Bowling Ball was ordered in the divorce decree to pay all bills incurred from January to June of that year, but he had made no payments. I was getting calls from the loan company about the car he had taken. There were only two or three payments left, and it was in danger of repossession. Garnishments seemed to be flying in from everywhere. The divorce directive from the judge was worthless. Nevada is a community-property state, so any money my ex-husband owed was also owed by me. And I was the one with a job.

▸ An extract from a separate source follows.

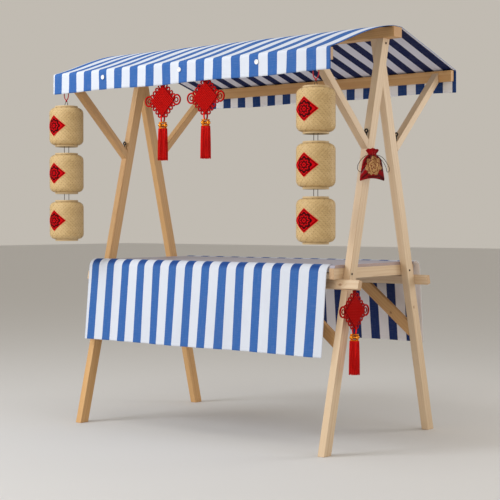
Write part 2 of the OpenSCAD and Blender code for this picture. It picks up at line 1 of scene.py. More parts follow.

I had to pay for childcare, food, and shelter. I had to emotionally support my child who just had a parent disappear without warning. The Bowling Ball was still out there, with my name, birthdate, and possibly my Social Security number, capable of obtaining more payday loans in my name.
Any time not spent moving or doing some repetitive, meaningless task meant I had to think about all of this. And thinking was exhausting and painful. Sitting on the steps, watching Lilly’s attire, gave me too much time to think.
“Lilly, you can’t be outside naked,” I told her directly.
“Okay.”
But Lilly had tasted the freedom of life without clothing. In the warm summer sun, she felt free and unencumbered at play if she was naked. I started keeping a large beach towel on the chair next to the door. I looked out the window often as I cleaned, did laundry, organized, or worked out the budget. Like cooking, it became a three-two-one exercise.
Three minutes cleaning, two minutes to look out the window and grab the beach towel if needed, and one minute to swoop down, carry her into the house, and remind her, “Big girls don’t run around naked outside.”
The first summer after my divorce was a time of financial and emotional chaos. It could have been crippling, but I had to fight through it all and be Mama. Fear and anxiety would have paralyzed me, but I had to be on alert instead, ready to wrap a naked toddler in a beach towel and lecture her on being naked outside.
I like to say I got through it all and cleaned up the mess I was given because I had Lilly to take care of and protect. It was love, or what I thought was love, that got me into this mess in the first place, and it was love that got me out. Instead of remembering a summer of tears and worry, I will always choose to remember the “Summer of Naked” instead.